She has always driven me crazy. She is moody, negative, nihilistic and she seems to only get pleasure from lying in bed all day shopping online for stuff she never uses and which only gets us deeper and deeper into debt.
I'm now trying to pick up extra work as well as doing two part time jobs to try to get us out of debt but I can't talk about any of it as she just starts to freak out and worry and criticise me for not making more money, or if I experience any difficulties or setbacks or minor glitches. She doesn't seem to see or appreciate the extra money that I am bringing in to fix the problem she created, or the fact that she herself doesn't bring anything else in financially to help.
Regardless of any extra money I bring in anyway we can't afford to do anything, even if I could find the free time. I find that I somehow need to find the drive and the focus to keep going even when she is whining about how bad our lives are and how it's all a waste of time, etc. etc. etc.
Of course there are good times now and again but not enough to justify all of the pain. But no matter what there is a part of me determined to stick at it and for the life of me I can't think why.
If you were in this situation which of the reasons in the poll would make you stay in this relationship. I think all of them apply to me in some way and some more than others. I'm trying to get my head around why I am still with her and I wonder what it is that makes me stay. Right now I really don't know but I'm not sure I can go on like this either.

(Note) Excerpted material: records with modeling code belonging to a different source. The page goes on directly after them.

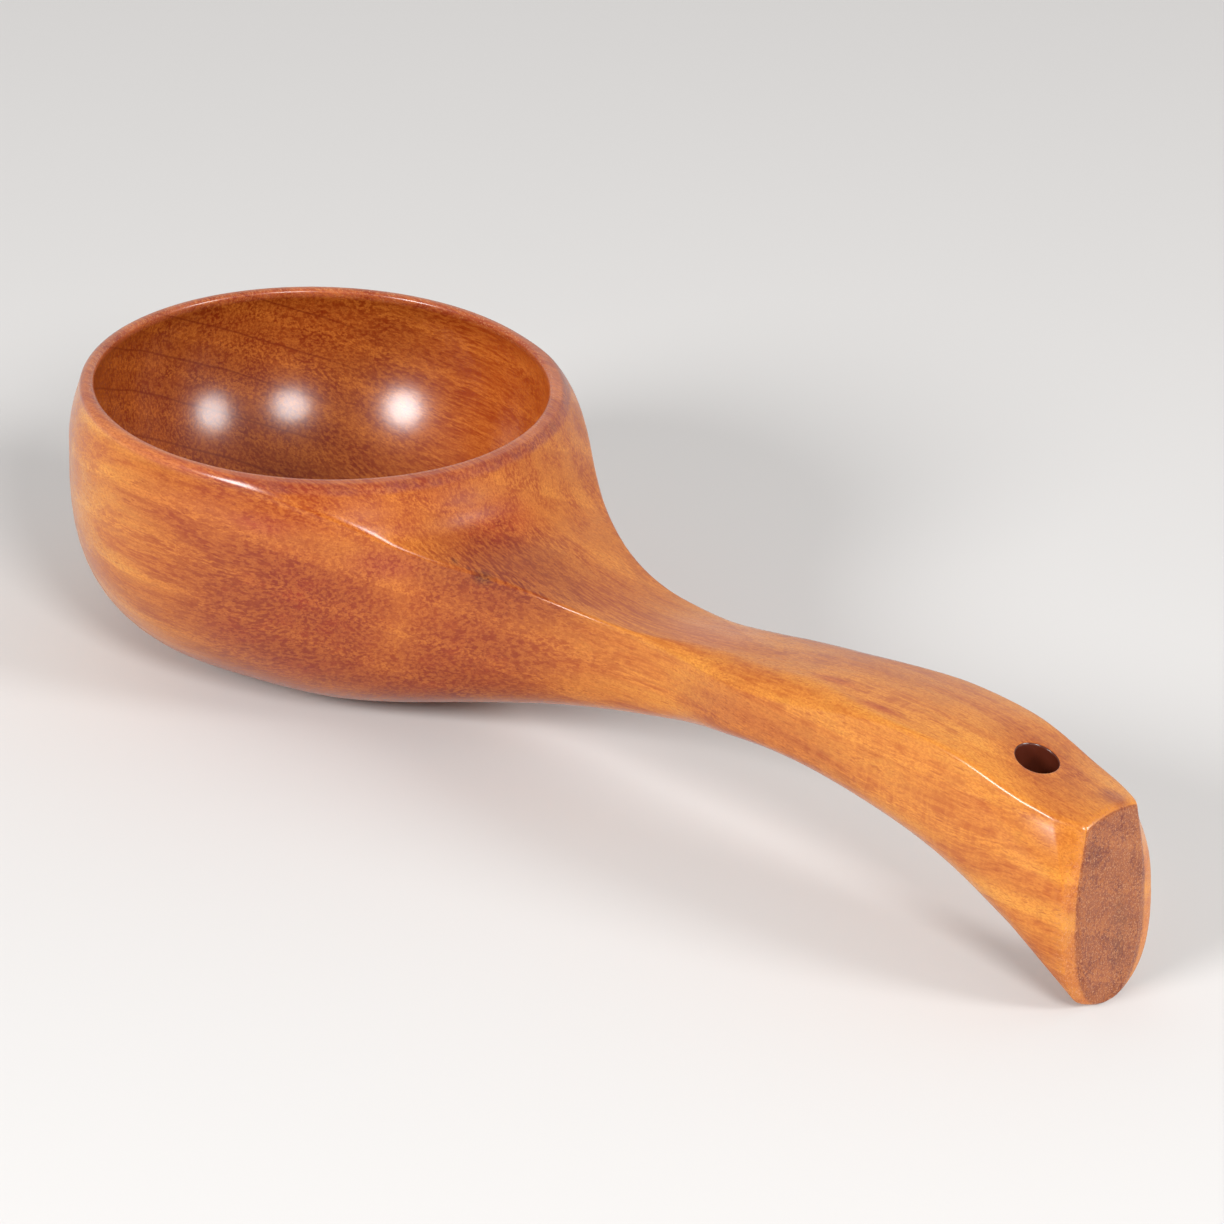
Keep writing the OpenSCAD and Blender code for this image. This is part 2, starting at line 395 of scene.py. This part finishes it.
def build_hole(skin, loops, hole, rim):
    """The hanging hole on one half: soft mouths above and below, and a straight wall between them."""
    hx, radius = hole
    turns = [math.atan2(skin.points[i][1], skin.points[i][0] - hx) for i in loops[0]]
    turns[0], turns[-1] = math.pi, 0.0

    def height(x, y, side):
        sec = Section([x, float(half_width(x))], 0, rim)
        return sec.over(y) if side < 0 else sec.under(y / (sec.w + sec.swell))

    def ring(radii, side, lift):
        ids = []
        for a, r in zip(turns, radii):
            x, y = hx + r * math.cos(a), abs(r * math.sin(a))
            ids.append(skin.add([x, y if 0 < a < math.pi else 0.0, height(x, y, side) + side * lift]))
        return ids

    mouths = []
    for loop, side in zip(loops, (-1, 1)):
        reach = [math.hypot(skin.points[i][0] - hx, skin.points[i][1]) for i in loop]
        rows = [loop, ring([(d + radius + HOLE_EDGE) / 2 for d in reach], side, 0.0)]
        for b in (0.0, 0.25, 0.5, 0.75, 1.0):
            rows.append(ring([radius + HOLE_EDGE * (1 - b) ** 2] * len(loop), side, HOLE_EDGE * b * b))
        mouths.append(rows)
        skin.grid(rows)
    wall = [mouths[0][-1]]
    for s in (0.25, 0.5, 0.75):
        row = []
        for a, b in zip(mouths[0][-1], mouths[1][-1]):
            high, low = np.array(skin.points[a]), np.array(skin.points[b])
            row.append(skin.add(list(high * (1 - s) + low * s)))
        wall.append(row)
    wall.append(mouths[1][-1])
    skin.grid(wall)


def build_end(skin, side, top_row):
    """The tip's end face on one half, from the top edge down to the keel."""
    rows = [list(reversed(top_row))]
    for i in side[1:]:
        x, y, z = skin.points[i]
        row = [skin.add([x, y * k / N_ACROSS, z]) for k in range(N_ACROSS)] + [i]
        rows.append(row if y > 1e-6 else [i] * (N_ACROSS + 1))
    skin.grid(rows)


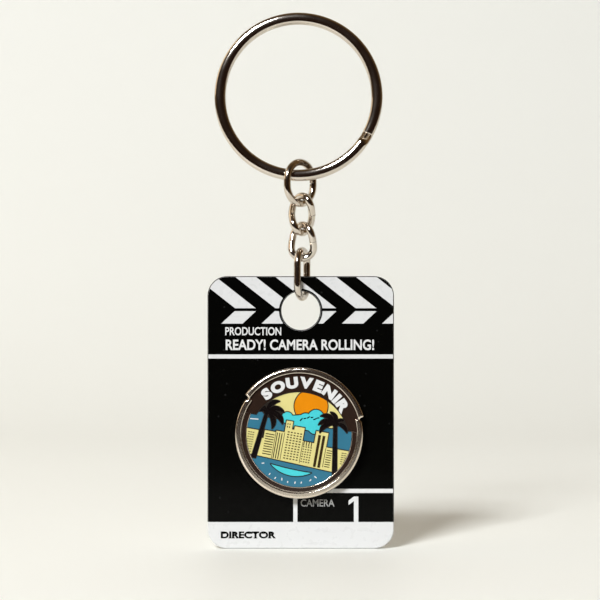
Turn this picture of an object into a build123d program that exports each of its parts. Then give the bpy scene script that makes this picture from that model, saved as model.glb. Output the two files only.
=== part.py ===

- I'd feel bad walking out on someone who had been such a big part of my life for so long.
- I'd worry about how she'd get by without me. She clearly suffers from depression.
- I'm scared of change.
- I'm lazy.
- I've become so negative I can see nothing beyond this relationship.
Most Helpful Girl
As wise as I am, your life is just ticking and ticking by here, dear, with someone who you have Enabled to get away with all of this redrick. You never put your foot down, never kicked her lazy butt into high gear here, dear with Even... Financially to help.
You have lived with someone who has been using and abusing you as a life line, a life support. Yet you still stay. You have gotten to the point where you may be Comfy with her because you have known her Forever but Not Comfortable anymore as two birds of a feather and now... Wondering if you want to stick together.
Might I suggest First to take a break from one another. One of you should leave and take the time to sort things out. As long as things go on like this, it is just continuing down a beaten path and will end up a War of the Roses.
If you feel you just want to give Lazy bones her walking papers, tell her to pack up, move in with a friend or a family member and end the madness.
Don't look back, don't feel guilty if you do decide to take the bull by the horns. With you working two jobs and her just whining and dining it away, you have the... Last say.
She has mental issues and Queen bee Drama Queen ways that will probably never change. If this goes on any further, for you see now where you are with her financially, the rest of the future will just continue to break you even more and with This... Your heart.
Good luck. xx
Most Helpful Guy
None of the above, yeah it'll suck at first but in times like these you have to leave it up to her family and friends to look after her and be selfish and do what's best for you, if you really feel as you've described. Leave, it truly will get better. My relationship of 5 years (doesn't hold a candle to yours.) However, it really did suck to begin with, but life moves on and so do you.